Ever wondered why pumpkins, sweet potatoes and carrots have a bit of a flavour crossover? That’s partly because of these orange-coloured phytonutrients. This chain of chemical reactions makes the crop sweeter, better coloured, richer in flavour and also higher in phytonutrients and key vitamins, and all it takes is a bit of patience.

There is just one small catch: knowing how long to leave them depends on the variety of squash you are growing, as ‘‘winter squash’’ is just a catch-all category for three totally distinct species. For almost, all true winter squash (developed from the species Cucurbita maxima), store your fruit in a cool, dark, well-ventilated place at between 10-15degC for at least a month.
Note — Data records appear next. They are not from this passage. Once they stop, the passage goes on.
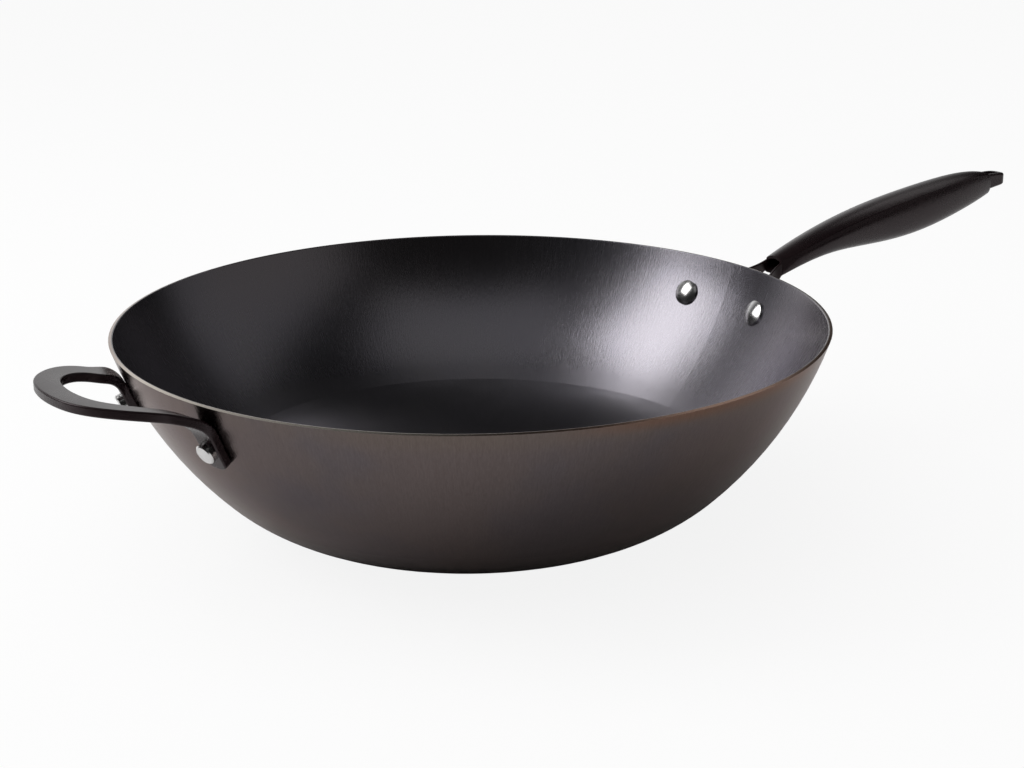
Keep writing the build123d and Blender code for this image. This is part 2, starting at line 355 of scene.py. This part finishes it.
def rivet_material():
    """Polished steel with faint scratches."""
    material, g = new_material("rivet_polished_steel")
    place = g.node("ShaderNodeTexCoord").outputs["Object"]
    scratch = g.noise(place, SCRATCH_SCALE, 2.0, 0.7)
    cloud = g.noise(place, RIVET_CLOUD_SCALE)
    metal = g.node("ShaderNodeBsdfPrincipled", {
        "Base Color": g.mix(g.step(cloud, 0.35, 0.65), RIVET_DARK, RIVET_LIGHT),
        "Metallic": 1.0,
        "Roughness": g.line(cloud, 0.3, 0.7, *RIVET_ROUGHNESS),
        "Normal": g.bump(scratch, SCRATCH_DEPTH, Strength=SCRATCH_STRENGTH),
    })
    g.surface(metal.outputs[0])
    return material


def dress_nodes():
    """Give every CAD node its finish."""
    bowl, black, polished = bowl_material(), handle_material(), rivet_material()
    finishes = {"bowl_steel": bowl, "handle_steel": black, "rivet_steel": polished}
    slots = {part["node"]: part["material_slot"] for part in frame["record"]["subparts"]}
    for name, node in frame["nodes"].items():
        node.material_slots[0].material = finishes[slots[name]]


# Floor: to the camera this share of it is plain white, and the rest is matt and takes the shadow.
# In reflections it ends in darkness, past a front edge at this distance from the bowl's axis.
FLOOR_SIZE = 12.0
FLOOR_WHITE_SHARE = 0.88
TABLE_FRONT = 0.36
TABLE_FADE = 0.06
PAST_TABLE = (0.03, 0.03, 0.03)


def floor_material():
    """A matt white floor, its shadow kept. Reflections show it as a table whose front edge is near."""
    material, g = new_material("white_floor")
    path = g.node("ShaderNodeLightPath").outputs
    place = g.node("ShaderNodeTexCoord").outputs["Object"]
    towards_camera = g.vector("DOT_PRODUCT", place, tuple(direction(VIEW_AZIMUTH + 180, 0)))
    past = g.step(towards_camera, TABLE_FRONT - TABLE_FADE, TABLE_FRONT + TABLE_FADE)
    colour = g.mix(g.math("MULTIPLY", past, path["Is Glossy Ray"]), WHITE, PAST_TABLE)
    matt = g.node("ShaderNodeBsdfDiffuse", {"Color": colour})
    white = g.node("ShaderNodeEmission", {"Color": (*WHITE, 1.0), "Strength": 1.0})
    share = g.math("MULTIPLY", path["Is Camera Ray"], FLOOR_WHITE_SHARE)
    mixed = g.node("ShaderNodeMixShader", {0: share, 1: matt.outputs[0], 2: white.outputs[0]})
    g.surface(mixed.outputs[0])
    return material


def make_floor():
    mesh = bpy.data.meshes.new("floor")
    half = FLOOR_SIZE / 2
    corners = [(-half, -half, 0), (half, -half, 0), (half, half, 0), (-half, half, 0)]
    mesh.from_pydata(corners, [], [(0, 1, 2, 3)])
    floor = bpy.data.objects.new("floor", mesh)
    bpy.context.scene.collection.objects.link(floor)
    mesh.materials.append(floor_material())


# Studio in reflections: a white backdrop, full below one elevation and gone above another, that
# fades out to both sides, in a room that is nearly dark
BACKDROP_AZIMUTH = VIEW_AZIMUTH + 20
BACKDROP_HALF_WIDTH = 44
BACKDROP_FULL = 10
BACKDROP_GONE = 60
ROOM_GLOW = 0.012

# Studio as light on matt surfaces: a ceiling that starts at one elevation and is full at another,
# and is brighter towards the camera's left
CEILING_STARTS = 18
CEILING_FULL = 68
CEILING_GLOW = 2.1
LEFTWARD_RANGE = (-0.8, 1.0)


def make_world():
    """White to the camera, a studio to everything else."""
    world = bpy.data.worlds.new("studio")
    bpy.context.scene.world = world
    world.use_nodes = True
    world.cycles.sampling_method = "NONE"
    g = Graph(world.node_tree)
    way = g.node("ShaderNodeTexCoord").outputs["Generated"]
    up = g.node("ShaderNodeSeparateXYZ", {0: way}).outputs["Z"]
    around = g.vector("NORMALIZE", g.vector("MULTIPLY", way, (1.0, 1.0, 0.0)))

    behind = g.vector("DOT_PRODUCT", around, tuple(direction(BACKDROP_AZIMUTH, 0)))
    low = g.step(up, sin(radians(BACKDROP_GONE)), sin(radians(BACKDROP_FULL)))
    backdrop = g.math("MULTIPLY", low, g.step(behind, cos(radians(BACKDROP_HALF_WIDTH)), 1.0))
    reflected = g.math("ADD", backdrop, ROOM_GLOW)

    leftward = g.vector("DOT_PRODUCT", way, tuple(direction(VIEW_AZIMUTH + 90, 0)))
    ceiling = g.step(up, sin(radians(CEILING_STARTS)), sin(radians(CEILING_FULL)))
    lighting = g.math("MULTIPLY", ceiling, g.line(leftward, *LEFTWARD_RANGE, 0.0, CEILING_GLOW))

    path = g.node("ShaderNodeLightPath").outputs
    glossy = g.math("MAXIMUM", path["Is Glossy Ray"], path["Is Transmission Ray"])
    strength = g.choose(path["Is Camera Ray"], g.choose(glossy, lighting, reflected), 1.0)
    background = g.node("ShaderNodeBackground", {"Color": (*WHITE, 1.0), "Strength": strength})
    g.node("ShaderNodeOutputWorld", {"Surface": background.outputs[0]})


# Softboxes, all facing one point: azimuth from VIEW_AZIMUTH, elevation, distance, width, height,
# and radiance, which is how bright the face looks
LIT_POINT = Vector((0.0, 0.0, 0.06))
SOFTBOXES = {
    "softbox_left": (87.5, 37, 1.5, 0.84, 0.86, 3.7),
    "softbox_right": (-90, 24, 1.8, 2.6, 1.0, 0.18),
    "overhead": (-178, 61, 1.8, 2.0, 0.9, 0.24),
    "softbox_back": (-32, 42, 1.8, 0.6, 0.5, 0.8),
}


def softbox(name, azimuth, elevation, distance, width, height, radiance):
    """A rectangular light that faces LIT_POINT, and that the camera doesn't see."""
    light = bpy.data.lights.new(name, "AREA")
    light.shape = "RECTANGLE"
    light.size = width
    light.size_y = height
    light.energy = radiance * pi * width * height
    box = bpy.data.objects.new(name, light)
    bpy.context.scene.collection.objects.link(box)
    box.location = LIT_POINT + direction(azimuth, elevation) * distance
    box.rotation_euler = direction(azimuth, elevation).to_track_quat("Z", "Y").to_euler()
    box.visible_camera = False


def make_lights():
    for name, (azimuth, *rest) in SOFTBOXES.items():
        softbox(name, VIEW_AZIMUTH + azimuth, *rest)


def make_camera():
    camera = bpy.data.cameras.new("camera")
    camera.lens = LENS_MM
    camera.sensor_width = SENSOR_MM
    camera.clip_start = CLIP_NEAR
    camera.clip_end = CLIP_FAR
    seat = bpy.data.objects.new("camera", camera)
    bpy.context.scene.collection.objects.link(seat)
    seat.location = CAMERA_AT
    aim = Vector(CAMERA_LOOK).to_track_quat("-Z", "Y").to_matrix()
    roll = Matrix.Rotation(radians(CAMERA_ROLL), 3, "Z")
    seat.rotation_euler = (aim @ roll).to_euler()
    bpy.context.scene.camera = seat


make_camera()
make_floor()
make_world()
make_lights()
dress_nodes()

bpy.context.scene.view_settings.view_transform = "Standard"
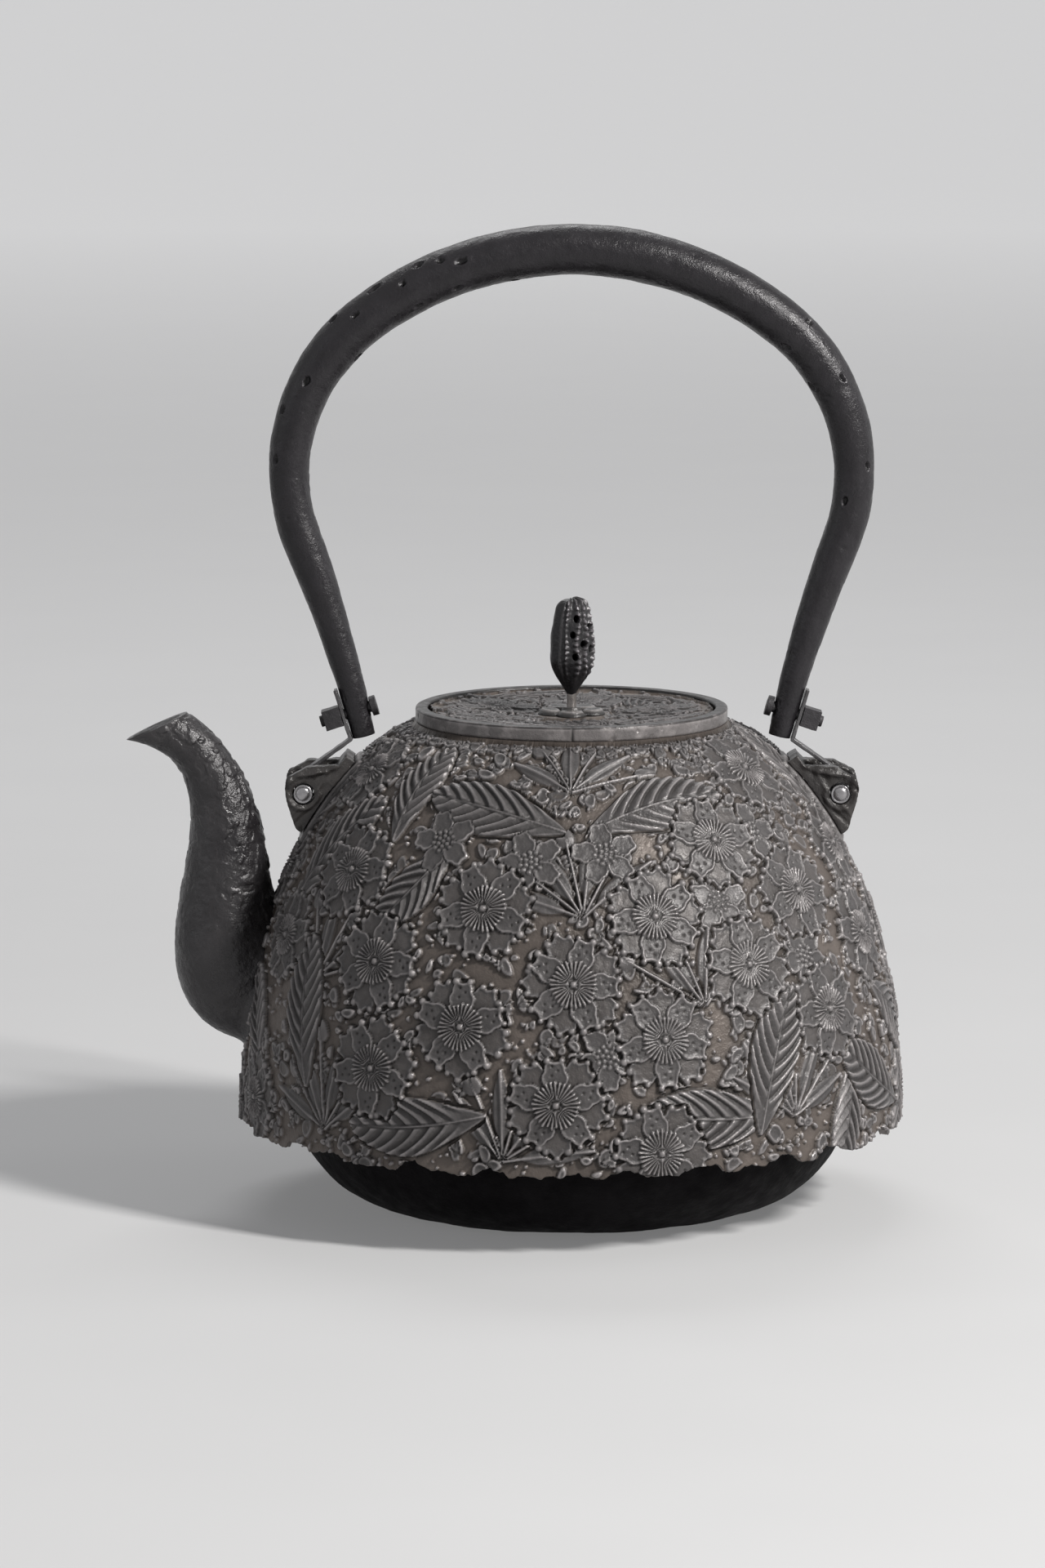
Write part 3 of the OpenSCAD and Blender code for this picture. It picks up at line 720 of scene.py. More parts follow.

However, for jack-o’-lantern-type pumpkins and acorn squash (C. pepo), which are technically marrows and generally pretty watery and lower in flavour compounds, the process takes as little as two weeks under the same conditions. Finally, if you are growing the butternut squash, C. moschata, this can take as long as three months to reach its peak.

In short, to get squash that is better in pretty much every way, there is only one thing you have to do: stop thinking about it as an autumn vegetable (just because you harvest it in autumn) and call it a winter vegetable, as that’s the best time to eat them. They are all winter squash, after all.